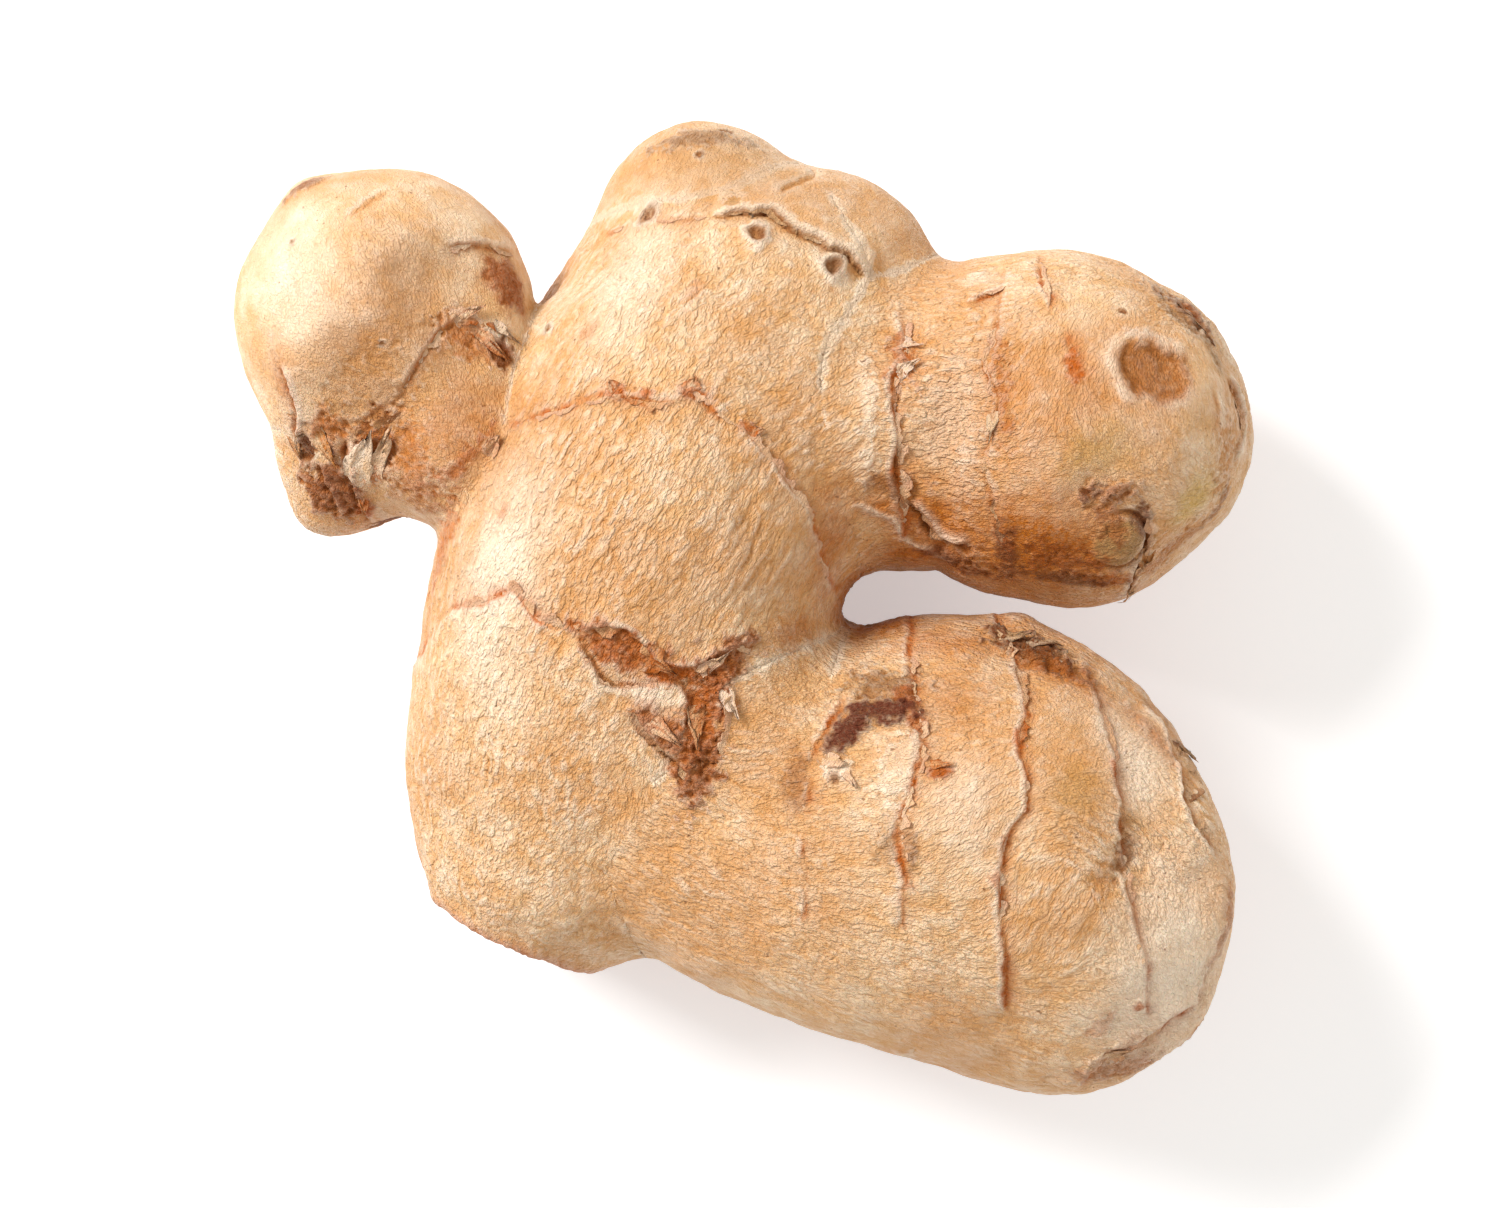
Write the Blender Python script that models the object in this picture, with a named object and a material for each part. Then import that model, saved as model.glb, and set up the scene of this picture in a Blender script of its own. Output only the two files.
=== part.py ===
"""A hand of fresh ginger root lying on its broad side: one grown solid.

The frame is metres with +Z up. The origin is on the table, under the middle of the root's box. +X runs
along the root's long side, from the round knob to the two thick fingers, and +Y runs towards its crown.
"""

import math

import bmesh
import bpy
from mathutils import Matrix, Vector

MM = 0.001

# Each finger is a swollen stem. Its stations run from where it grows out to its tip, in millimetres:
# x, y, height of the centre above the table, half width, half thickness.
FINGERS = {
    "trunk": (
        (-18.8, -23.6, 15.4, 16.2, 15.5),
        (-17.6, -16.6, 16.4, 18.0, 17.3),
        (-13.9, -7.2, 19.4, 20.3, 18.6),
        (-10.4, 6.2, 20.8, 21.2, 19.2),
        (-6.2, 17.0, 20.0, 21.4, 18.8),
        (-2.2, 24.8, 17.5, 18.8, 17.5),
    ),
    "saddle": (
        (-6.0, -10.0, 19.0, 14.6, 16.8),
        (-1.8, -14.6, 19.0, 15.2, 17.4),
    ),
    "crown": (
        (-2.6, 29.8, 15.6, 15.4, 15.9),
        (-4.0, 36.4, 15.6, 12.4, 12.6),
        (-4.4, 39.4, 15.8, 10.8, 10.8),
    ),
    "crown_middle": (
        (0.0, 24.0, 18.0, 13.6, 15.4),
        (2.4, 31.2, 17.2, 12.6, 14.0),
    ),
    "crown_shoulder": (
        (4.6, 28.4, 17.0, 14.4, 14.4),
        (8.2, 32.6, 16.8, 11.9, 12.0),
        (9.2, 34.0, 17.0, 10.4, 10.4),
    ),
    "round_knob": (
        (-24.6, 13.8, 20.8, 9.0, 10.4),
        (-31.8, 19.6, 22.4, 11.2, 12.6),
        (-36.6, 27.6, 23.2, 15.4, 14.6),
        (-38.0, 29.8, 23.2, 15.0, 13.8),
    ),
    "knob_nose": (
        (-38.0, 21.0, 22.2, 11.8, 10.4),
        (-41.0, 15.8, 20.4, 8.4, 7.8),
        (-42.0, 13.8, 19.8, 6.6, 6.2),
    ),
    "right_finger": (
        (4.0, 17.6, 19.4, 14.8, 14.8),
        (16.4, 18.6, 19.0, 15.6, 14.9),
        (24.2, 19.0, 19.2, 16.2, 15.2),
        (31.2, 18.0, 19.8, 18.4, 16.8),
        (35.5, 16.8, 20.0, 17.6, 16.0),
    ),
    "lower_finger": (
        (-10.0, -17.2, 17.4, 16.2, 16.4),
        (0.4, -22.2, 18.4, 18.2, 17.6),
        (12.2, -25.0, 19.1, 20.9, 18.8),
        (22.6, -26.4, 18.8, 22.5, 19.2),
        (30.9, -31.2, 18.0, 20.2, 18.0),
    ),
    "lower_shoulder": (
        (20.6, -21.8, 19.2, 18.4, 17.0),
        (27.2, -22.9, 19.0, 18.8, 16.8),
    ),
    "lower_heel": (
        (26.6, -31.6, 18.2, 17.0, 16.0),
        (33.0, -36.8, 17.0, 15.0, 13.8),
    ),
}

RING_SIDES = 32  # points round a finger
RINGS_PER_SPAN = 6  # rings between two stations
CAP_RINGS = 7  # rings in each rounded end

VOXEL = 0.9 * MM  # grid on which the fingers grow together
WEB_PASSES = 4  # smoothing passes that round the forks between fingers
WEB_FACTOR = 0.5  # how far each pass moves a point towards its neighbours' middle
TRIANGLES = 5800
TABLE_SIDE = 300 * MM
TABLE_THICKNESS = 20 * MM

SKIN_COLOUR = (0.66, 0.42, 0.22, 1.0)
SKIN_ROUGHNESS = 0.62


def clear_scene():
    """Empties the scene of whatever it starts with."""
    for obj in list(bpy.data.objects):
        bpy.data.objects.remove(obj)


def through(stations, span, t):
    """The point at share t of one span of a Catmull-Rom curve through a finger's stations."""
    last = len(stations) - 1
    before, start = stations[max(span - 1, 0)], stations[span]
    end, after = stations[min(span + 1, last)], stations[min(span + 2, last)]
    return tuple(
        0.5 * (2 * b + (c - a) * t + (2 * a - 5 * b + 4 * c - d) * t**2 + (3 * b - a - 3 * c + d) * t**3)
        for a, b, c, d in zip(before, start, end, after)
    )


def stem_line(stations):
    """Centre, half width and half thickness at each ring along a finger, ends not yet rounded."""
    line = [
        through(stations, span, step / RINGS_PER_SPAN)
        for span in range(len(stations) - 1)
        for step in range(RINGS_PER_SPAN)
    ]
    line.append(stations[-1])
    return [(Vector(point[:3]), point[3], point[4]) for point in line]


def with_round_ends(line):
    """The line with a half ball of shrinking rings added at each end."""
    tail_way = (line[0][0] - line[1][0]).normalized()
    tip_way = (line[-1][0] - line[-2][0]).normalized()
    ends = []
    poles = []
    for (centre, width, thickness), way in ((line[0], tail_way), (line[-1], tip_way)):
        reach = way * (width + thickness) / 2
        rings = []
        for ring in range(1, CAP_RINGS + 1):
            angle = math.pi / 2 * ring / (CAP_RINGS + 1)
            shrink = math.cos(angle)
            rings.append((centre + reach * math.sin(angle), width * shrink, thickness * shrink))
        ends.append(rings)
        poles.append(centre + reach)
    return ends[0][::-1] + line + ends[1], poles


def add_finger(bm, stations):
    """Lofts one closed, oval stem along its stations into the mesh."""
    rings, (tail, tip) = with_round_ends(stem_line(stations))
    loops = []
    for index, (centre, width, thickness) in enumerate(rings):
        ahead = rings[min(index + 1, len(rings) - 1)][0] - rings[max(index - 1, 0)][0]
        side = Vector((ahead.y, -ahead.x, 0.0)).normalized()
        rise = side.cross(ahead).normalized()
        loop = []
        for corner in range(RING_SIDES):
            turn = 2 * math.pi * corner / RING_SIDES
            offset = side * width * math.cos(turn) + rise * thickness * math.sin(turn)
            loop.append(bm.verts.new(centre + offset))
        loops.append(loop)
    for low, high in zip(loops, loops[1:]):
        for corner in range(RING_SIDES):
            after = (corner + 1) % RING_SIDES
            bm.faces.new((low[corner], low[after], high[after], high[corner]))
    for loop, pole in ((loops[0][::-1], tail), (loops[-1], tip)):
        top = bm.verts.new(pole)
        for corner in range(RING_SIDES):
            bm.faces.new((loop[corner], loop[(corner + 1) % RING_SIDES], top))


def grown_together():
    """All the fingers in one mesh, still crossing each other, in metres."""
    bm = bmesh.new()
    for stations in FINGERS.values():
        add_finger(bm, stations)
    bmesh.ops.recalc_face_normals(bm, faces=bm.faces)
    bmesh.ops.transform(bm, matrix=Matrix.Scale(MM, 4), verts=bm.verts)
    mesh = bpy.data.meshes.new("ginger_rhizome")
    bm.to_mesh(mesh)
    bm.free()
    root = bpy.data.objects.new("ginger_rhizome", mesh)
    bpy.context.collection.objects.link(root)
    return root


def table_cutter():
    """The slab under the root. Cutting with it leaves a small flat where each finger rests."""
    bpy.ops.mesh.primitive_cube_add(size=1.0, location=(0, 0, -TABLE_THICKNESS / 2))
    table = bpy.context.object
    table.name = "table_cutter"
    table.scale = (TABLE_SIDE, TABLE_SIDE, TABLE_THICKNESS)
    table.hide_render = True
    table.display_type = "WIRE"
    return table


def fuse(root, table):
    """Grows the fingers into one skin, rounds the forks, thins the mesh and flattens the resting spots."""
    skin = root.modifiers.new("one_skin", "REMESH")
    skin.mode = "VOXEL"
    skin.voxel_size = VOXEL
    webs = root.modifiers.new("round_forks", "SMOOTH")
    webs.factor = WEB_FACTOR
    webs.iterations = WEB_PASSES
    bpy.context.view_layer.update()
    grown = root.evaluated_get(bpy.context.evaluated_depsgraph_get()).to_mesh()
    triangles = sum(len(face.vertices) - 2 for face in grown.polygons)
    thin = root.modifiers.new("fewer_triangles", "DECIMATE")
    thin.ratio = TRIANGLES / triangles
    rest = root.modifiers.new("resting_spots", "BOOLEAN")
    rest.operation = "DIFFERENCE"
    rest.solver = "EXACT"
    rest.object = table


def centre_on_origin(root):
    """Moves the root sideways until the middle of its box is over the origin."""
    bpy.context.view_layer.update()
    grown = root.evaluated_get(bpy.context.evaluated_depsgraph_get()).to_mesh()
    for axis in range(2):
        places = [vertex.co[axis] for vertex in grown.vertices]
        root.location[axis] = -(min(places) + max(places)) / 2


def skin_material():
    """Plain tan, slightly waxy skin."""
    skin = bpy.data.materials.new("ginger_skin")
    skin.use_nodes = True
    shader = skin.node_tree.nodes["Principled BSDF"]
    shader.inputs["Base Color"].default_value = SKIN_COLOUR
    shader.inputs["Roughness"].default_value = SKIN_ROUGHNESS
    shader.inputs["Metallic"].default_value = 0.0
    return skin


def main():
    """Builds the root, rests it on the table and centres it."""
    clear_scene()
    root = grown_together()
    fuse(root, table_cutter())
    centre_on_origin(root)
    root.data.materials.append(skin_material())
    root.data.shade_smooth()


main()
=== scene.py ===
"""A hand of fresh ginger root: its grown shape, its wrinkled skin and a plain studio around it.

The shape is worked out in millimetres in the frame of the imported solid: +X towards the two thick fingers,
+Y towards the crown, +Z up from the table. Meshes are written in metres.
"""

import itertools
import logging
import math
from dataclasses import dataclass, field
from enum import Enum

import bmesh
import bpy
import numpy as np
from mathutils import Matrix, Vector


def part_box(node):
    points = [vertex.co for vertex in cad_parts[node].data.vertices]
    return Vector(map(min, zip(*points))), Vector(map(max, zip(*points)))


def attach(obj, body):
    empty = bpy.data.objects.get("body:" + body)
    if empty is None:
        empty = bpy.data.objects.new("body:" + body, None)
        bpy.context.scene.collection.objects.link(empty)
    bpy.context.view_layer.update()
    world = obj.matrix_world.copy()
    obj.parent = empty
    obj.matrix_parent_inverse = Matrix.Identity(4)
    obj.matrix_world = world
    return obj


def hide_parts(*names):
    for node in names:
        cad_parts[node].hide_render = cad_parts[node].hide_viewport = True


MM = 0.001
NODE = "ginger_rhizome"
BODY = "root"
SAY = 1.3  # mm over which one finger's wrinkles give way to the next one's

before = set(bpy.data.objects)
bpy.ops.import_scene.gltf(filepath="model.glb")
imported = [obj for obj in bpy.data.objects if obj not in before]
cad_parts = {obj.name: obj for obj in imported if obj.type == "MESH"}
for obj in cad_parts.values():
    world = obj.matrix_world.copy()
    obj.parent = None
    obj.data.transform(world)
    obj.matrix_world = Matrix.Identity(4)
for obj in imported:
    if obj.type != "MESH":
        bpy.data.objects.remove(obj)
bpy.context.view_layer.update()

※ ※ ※

Extract exactly and only these lines: the line containing "skin.use_nodes = True", the line containing "from enum import Enum", and every line between them.

    skin.use_nodes = True
    shader = skin.node_tree.nodes["Principled BSDF"]
    shader.inputs["Base Color"].default_value = SKIN_COLOUR
    shader.inputs["Roughness"].default_value = SKIN_ROUGHNESS
    shader.inputs["Metallic"].default_value = 0.0
    return skin


def main():
    """Builds the root, rests it on the table and centres it."""
    clear_scene()
    root = grown_together()
    fuse(root, table_cutter())
    centre_on_origin(root)
    root.data.materials.append(skin_material())
    root.data.shade_smooth()


main()
=== scene.py ===
"""A hand of fresh ginger root: its grown shape, its wrinkled skin and a plain studio around it.

The shape is worked out in millimetres in the frame of the imported solid: +X towards the two thick fingers,
+Y towards the crown, +Z up from the table. Meshes are written in metres.
"""

import itertools
import logging
import math
from dataclasses import dataclass, field
from enum import Enum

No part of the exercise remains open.